The next release of Pantry will be version 35. It features several improvements:
Tags. Each food can have any number of arbitrary "tags", which are simply name-value pairs. For instance, a food might have a "name" tag with a value of "Apples, raw, with skin" and a "group" tag with the value of "Fruits". You search for foods by specifying a regular expression to match the tag values you are looking for.
No more collections. Previous versions of Pantry had "collections," which added an additional level of hierarchy to the way you organized foods. Now, with the ability to add whatever tags you want to foods, there is no need for collections. To accomplish something similar to collections, I use a "bundle" tag, but this is entirely up to you.
Foods are in order. In older versions of Pantry there was no guarantee that your foods would be kept in any particular order. To make up for this deficiency, you could specify an "order" trait, and then have your reports print foods according to their order trait. There was also an "auto-order" feature to help with this.
Now, foods are simply kept in the order that you add them. There are also commands to allow you to sort foods into a new order if you wish. Since there are no more collections, all foods in a single database are simply in one long list. You can still use an "order" tag if you want to, though. (However, the "auto-order" option is gone--it was always a rather nasty hack.)
Foods have unique IDs. Previously there was no way to uniquely specify any particular food. Now each food gets a unique identifier (which is simply a number.) This allows you to easily specify any food. It also allows you to easily reorder foods within a list, simply by specifying a bunch of IDs in the order that you want them.
More logical user interface. Pantry now has a number of "commands", such as "find" or "id" or "move" or "save" or "quit". Previous versions used options (with single- or double-dashes) to accomplish this. With previous versions, you could combine options, which sometimes did not make sense and led to strange behavior. The new interface only allows you to specify a single command, which won't allow bizarre or buggy combinations of options. The new user interface somewhat resembles what you will find for other complex command-line tools, such as aptitude, git, or svn.
XML export. Pantry likely will never read XML. Reading XML is nasty. But generating it is easy, so Pantry will now print reports in XML if you want.

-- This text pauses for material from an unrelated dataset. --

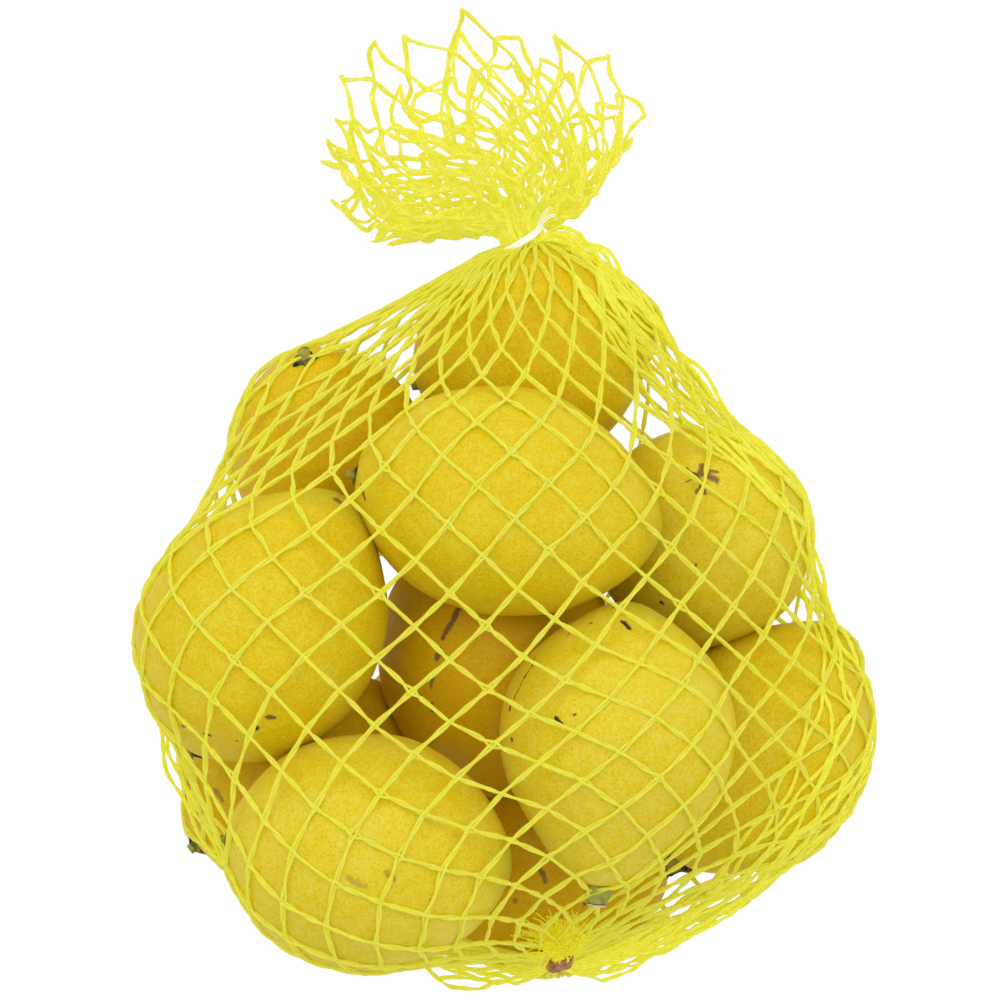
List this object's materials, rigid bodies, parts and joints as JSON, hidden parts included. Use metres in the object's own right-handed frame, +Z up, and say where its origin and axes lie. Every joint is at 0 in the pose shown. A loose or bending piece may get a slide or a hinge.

Also, since the file format for Pantry has changed since earlier versions, XML allows an easy way (well, almost easy) to import old files into newer versions of Pantry.
Well, I know how Pantry 35 works, but without a manual you'll have no idea how it works. I'll release it when I get around to writing a new manual, which likely will not happen until sometime in the winter of 2009. That's when the weather gets dreary and I don't mind sitting around somewhere inside, writing a software manual.
But if you are adventuresome, you can grab the code from git, as described on the Pantry home page. But seriously, right now reading the code is the only way you could figure out how this thing works...
(This page written on September 14, 2009.)